Схватка с Царь-рыбой. Когда поединок становится судом совести
Кульминация повести — это не просто сцена рыбалки. Это метафизическое столкновение, где природа выступает в роли высшего судьи. Ослепленный азартом и жадностью при виде гигантского осетра, Игнатьич нарушает все неписаные законы рыбацкой этики и здравого смысла: он идет на Царь-рыбу в одиночку, движимый желанием доказать свое абсолютное господство. Но поединок мгновенно превращается в Божий суд. Зацепившись одними и теми же крючками, человек и рыба становятся единым целым — клубком боли и отчаяния. В этот момент Игнатьич лишается главного — своей иллюзии контроля. Он больше не хозяин положения, а беспомощная жертва, оказавшаяся на равных с той силой, которую он привык считать лишь своим ресурсом.
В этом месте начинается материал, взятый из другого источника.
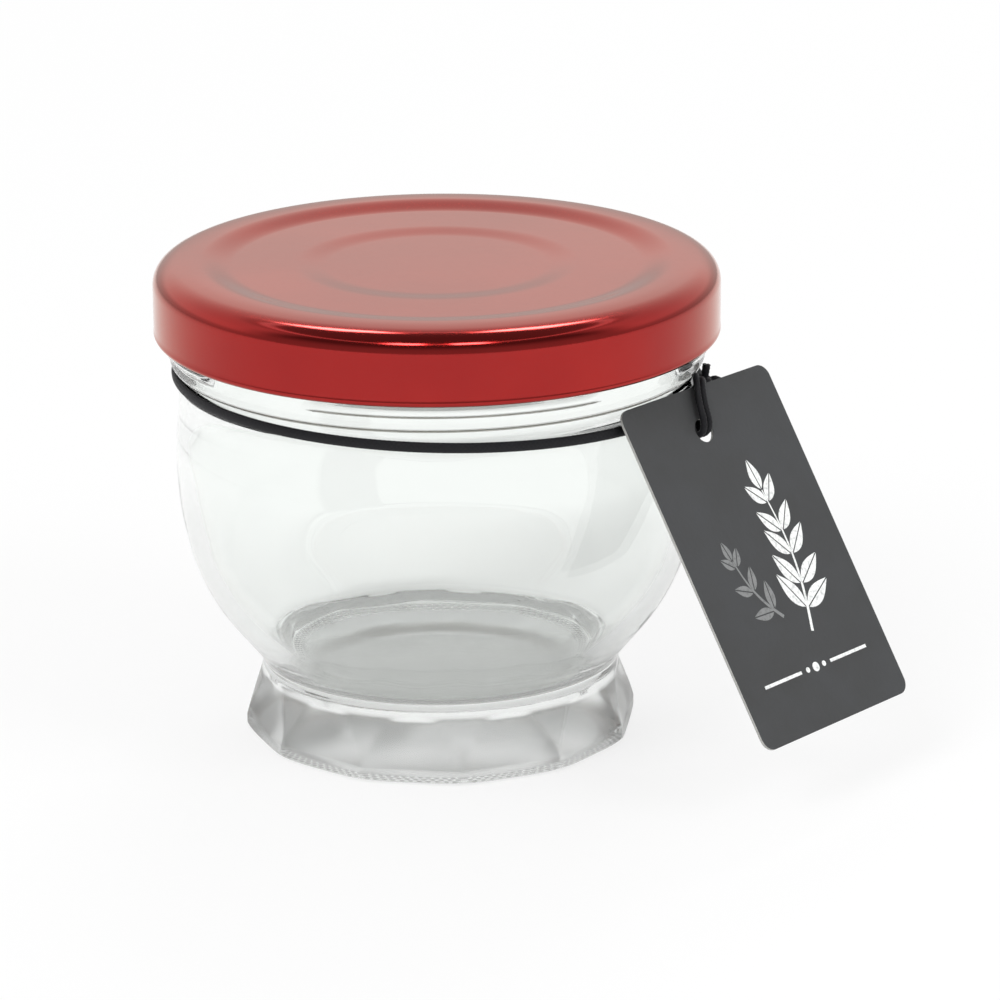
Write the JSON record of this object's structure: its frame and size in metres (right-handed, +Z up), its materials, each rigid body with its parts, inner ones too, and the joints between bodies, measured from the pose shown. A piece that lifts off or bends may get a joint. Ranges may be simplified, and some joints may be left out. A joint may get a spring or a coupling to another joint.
{
  "type": "small glass jar",
  "caption": "Empty footed glass jar with a bowl-shaped body, faceted foot, metal screw lid, a cord round its neck and a hanging card tag.",
  "frame": {"origin": "centre of the jar's base, on the surface it stands on", "axes": "+Z up along the jar's axis; -Y towards the front; the tag hangs at the front right, between +X and -Y"},
  "size_m": [0.1109, 0.0904, 0.0727],
  "materials": {
    "clear_glass": "clear soda-lime glass, pressed and fire polished",
    "red_lacquer": "tinplate with a red metallic lacquer, glossy",
    "black_cord": "braided black elastic cord",
    "grey_card": "matt charcoal printed card"
  },
  "bodies": {
    "root": {"jar": "clear_glass", "lid": "red_lacquer", "neck_cord": "black_cord", "tag_knot": "black_cord", "tag_strand_left": "black_cord", "tag_strand_right": "black_cord", "tag": "grey_card"}
  },
  "joints": []
}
Схватка за улов становится судом его собственной совести.
Крушение «царя». Путь Игнатьича от гордыни к покаянию
Беспомощно вися на крючках рядом с умирающей рыбой, Игнатьич переживает полное крушение своей личности и одновременно — духовное рождение. Физическая боль и близость смерти заставляют его прокрутить в памяти всю свою жизнь, вспомнить все обиды, нанесенные людям, все свои грехи. Впервые в жизни он по-настояшему просит прощения — не у кого-то конкретного, а у всего мира, у всех, кого он унижал своим превосходством. Это отчаянное, идущее из глубины души раскаяние становится переломным моментом. Осознав свою вину не только перед природой, но и перед людьми, он заслуживает прощение. В тот миг, когда рыба, собрав последние силы, освобождает его, происходит акт высшего милосердия. Игнатьич ощущает «особое освобождение, еще не постигнутое умом», — освобождение от гордыни, которое открывает ему путь к новой, настоящей жизни.
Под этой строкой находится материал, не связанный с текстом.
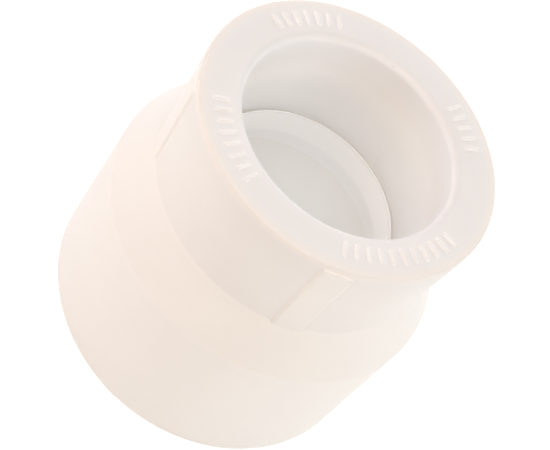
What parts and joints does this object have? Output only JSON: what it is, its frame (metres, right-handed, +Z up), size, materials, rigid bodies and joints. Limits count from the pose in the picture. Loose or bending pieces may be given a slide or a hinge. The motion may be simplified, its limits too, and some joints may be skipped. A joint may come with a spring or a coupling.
{
  "type": "pipe reducing coupling",
  "caption": "Short hollow plastic pipe reducer: a fusion socket for a smaller pipe, a cone, and a plain spigot for a larger socket.",
  "frame": {"origin": "centre of the spigot's end face, where the common axis of spigot and socket leaves it", "axes": "+Z up the common axis, out of the mouth of the smaller socket; the raised alignment pads lie on +X, +Y, -X and -Y"},
  "size_m": [0.063, 0.063, 0.0585],
  "materials": {
    "polypropylene": "satin"
  },
  "bodies": {
    "root": {"spigot_rim": "polypropylene", "spigot": "polypropylene", "reducing_cone": "polypropylene", "stop_ring": "polypropylene", "socket_barrel": "polypropylene", "socket_rim": "polypropylene", "pad_front": "polypropylene", "pad_right": "polypropylene", "pad_back": "polypropylene", "pad_left": "polypropylene", "marks_front": "polypropylene", "marks_right": "polypropylene", "marks_back": "polypropylene", "marks_left": "polypropylene"}
  },
  "joints": []
}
Что символизирует Царь-рыба. Природа как высшая справедливость у Астафьева
В повести Астафьева Царь-рыба — это гораздо больше, чем просто гигантский осетр. Это мощный, многогранный символ.
- Олицетворение природы: Это символ нетронутой, первозданной мощи мира, его величия и непостижимой мудрости.
- Воплощение совести: Рыба становится зеркалом для души Игнатьича, отражая его собственные грехи. Их физическая сцепка символизирует неразрывную связь человека с его поступками.
- Инструмент высшей справедливости: Природа у Астафьева — не бездушный пейзаж, а живая и нравственная сила. Она наказывает за потребительство и гордыню, но способна и на прощение, если видит искреннее раскаяние.
Через этот образ автор доносит ключевую идею: все содеянное человеком возвращается к нему, ибо законы нравственности едины и для людей, и для всего мироздания.
Не просто повесть, а притча. Нравственные уроки «Царь-рыбы» для современного мира
«Царь-рыба», написанная еще в 1970-х годах на фоне обостряющегося вопроса об охране природы, сегодня звучит еще более пронзительно. Это вечная притча о том, что разрушая мир вокруг себя, человек неизбежно разрушает собственную душу. Спасение и гармония возможны лишь через смирение гордыни, через покаяние и осознание себя не «царем», а скромной, но неотъемлемой частью огромного и единого мира. Астафьев превратил повествование о рыбаках в глубокое социально-философское произведение, призывая каждого из нас бережно относиться к земле и преклоняться перед ее вечной красотой. В эпоху экологических кризисов и духовных поисков этот призыв актуален как никогда.
Завершение: Контекст и вечный вопрос
Опубликованная в 1976 году, повесть «Царь-рыба» стала знаковым произведением литературного направления «деревенская проза», которое глубоко исследовало проблему «человек и земля». Однако ее значение выходит далеко за рамки своего времени и жанра. Неслучайно на берегу Енисея, в Красноярске, был установлен памятник «Царь-Рыба» — как знак признания обществом важности идей, заложенных писателем. Но главный памятник философии Астафьева — не в бронзе. Он в той способности каждого читателя, закрыв последнюю страницу, задать себе честный вопрос: «А не веду ли я себя, как Игнатьич до его встречи с рыбой?»